Perhaps not surprisingly, Abdelmasih would resurface in 2012 during the recriminations surrounding the infamous trailer, The Innocence of Muslims, for which his charity, Media for Christ, obtained filming permits. The involvement of extremist Copts, such as Nakoula Basseley Nakoula, with the movie project, coupled with the violent and absurd responses it precipitated, focused international attention both on the plight of Egypt’s Christians and the activities of their co-religionists in the diaspora. While not representative of Coptic activism in the West or in Egypt, the incident evoked the contradictions, excesses and ironies that have too often marred the work of diaspora activists. In Egypt, seven Coptic activists residing in the United States were provocatively sentenced to death in absentia for their alleged involvement in producing the film, and various Islamists exploited the occasion to air incendiary anti-Coptic sentiments and question the loyalty of Egypt’s Christian minority. In this telling, Egyptian Christians were a veritable fifth column — and were often referred to as such.

The central villains in much Egyptian press coverage, however, were the diaspora Copts, aqbat al-mahgar, who have become a familiar rhetorical device, often used as a counterpoint to Islamist militants and as a means of creating a false equivalence of blame and extremism. The Egyptian government has long sought to tarnish Coptic diaspora activism as foreign and an attack on national sovereignty, dignity and unity. Accusations that diaspora activists are “traitors to Egypt” are regular in the Egyptian press. [1] By this tactic, the facts of pervasive discrimination and intermittent violence against Christians in Egypt are obscured or downplayed as the obsession of a handful of outsiders. The efforts of diaspora Copts have undoubtedly brought greater attention to violations of the rights of Christians in Egypt. It remains an open question, however, whether this advocacy has been a net positive — whether it has functioned primarily to highlight discrimination or to sharpen animosity toward Copts.

In the years following the terrorist attacks of September 11, 2001, the American public and media devoted significant attention to Islamist militancy. In that atmosphere, extreme anti-Islam agitators in the United States sought to adopt the cause of Copts in Egypt. The most flamboyant figures, such as Nakoula and the virulently bigoted Morris Sadek of the National American Coptic Assembly, have received outsize attention, but even more mainstream Coptic advocacy organizations have not yet been able to professionalize their approach or provide an effective platform for transmitting the Copts’ legitimate grievances. Their work has also at times spawned disagreements with the hierarchy of the Coptic Orthodox Church, lay leadership and Egyptian Christian intellectuals.

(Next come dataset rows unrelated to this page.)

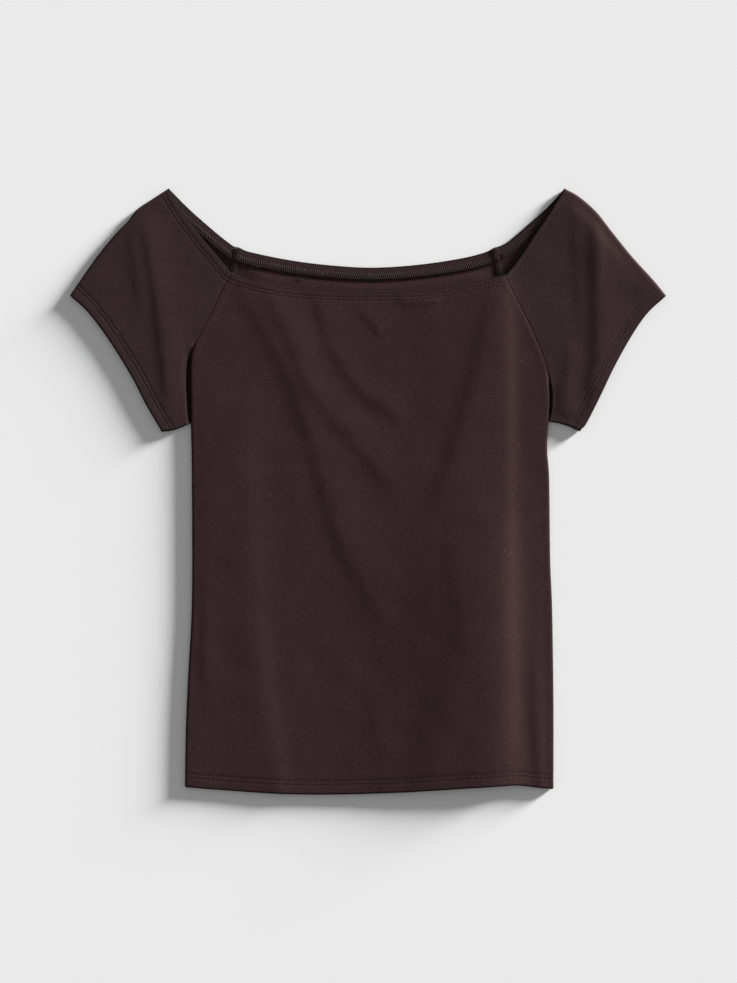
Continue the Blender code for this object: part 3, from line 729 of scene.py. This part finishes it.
def body_layer(face, neck_points, columns):
    """Middle points of the front or back: a patch between its long edges, which roll under at the sides."""
    edges = [body_edge(side, face) for side in ("right", "left")]
    rolls = [roll_columns(edge) for edge in edges]
    corners = [CORNERS[side].neck_front if face > 0 else CORNERS[side].neck_back
               for side in ("right", "left")]
    neck = smooth_line(corners[0], *neck_points, corners[1])
    hem = smooth_line(CORNERS["right"].hem, *HEM_LINE, CORNERS["left"].hem)
    core = patch(rolls[0][0][:, 0], rolls[1][0][:, 0], neck, hem, np.linspace(0, 1, columns + 1))
    plan = np.concatenate([rolls[0][0][:, :0:-1], core, rolls[1][0][:, 1:]], axis=1)
    drop = np.concatenate([rolls[0][1][:, :0:-1], np.zeros(core.shape[:2]), rolls[1][1][:, 1:]], axis=1)
    walked = reach(edges[0].plan)[:, None]
    press = sum(seam_press(edge, plan) for edge in edges)
    press = press + needle_press(walked, NECK_HEM) + needle_press(walked[-1] - walked, BODY_HEM)
    trench = np.ones(plan.shape[:2])
    if face > 0:
        side_hold = hold_near(edges[0], plan) * hold_near(edges[1], plan)
        height = top_height(plan[..., 0], plan[..., 1], side_hold, hold_at_hems(edges[0], NECK_HEM, BODY_HEM))
        height += sum(allowance_rise(edge, plan) for edge in edges)
        # Painted shade along the front's rolled left edge: this map darkens its colour to tone down the key's
        # highlight on the roll
        rolled = edges[1].bend[:, None] > 0.5
        trench = np.where(rolled, SIDE_RIM + off_edge(edges[1], plan) / 2, trench)
    else:
        bulge = ease((walked - BULGE_START) / BULGE_SLOPE) * (1 - ease((walked - BULGE_END) / BULGE_FALL))
        for edge in edges:
            bulge = bulge * ease(off_edge(edge, plan) / BULGE_SIDE - BULGE_START_SIDE)
        height = BACK_Z + BULGE_RISE * bulge
    points = np.dstack([plan[..., 0], plan[..., 1], height - face * drop])[1:-1]
    return Layer(points, surface_normals(points, face), press[1:-1], trench[1:-1])


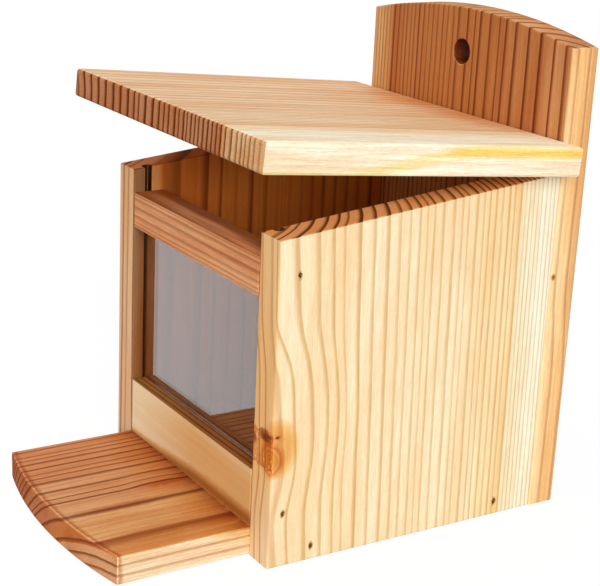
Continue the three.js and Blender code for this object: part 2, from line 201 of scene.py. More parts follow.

Precise population figures for Copts inside and outside Egypt remain difficult to come by. It is generally accepted that Copts are approximately 10 percent of the Egyptian population, making up the largest single Christian minority in the Middle East. (Lebanon is home to several Christian communities that, together, and when including diaspora members, are larger.) It is much harder to speak with confidence as to the numbers abroad as subnational identities are not often tracked. In 2010, the International Organization for Migration estimated the number of Egyptians living in the United States, Canada, Australia and Great Britain to be 533,000, although other Egyptian organizations and Coptic groups claim higher numbers. [2] It is often assumed that material and social considerations have pushed a disproportionate number of Christians to emigrate from Egypt.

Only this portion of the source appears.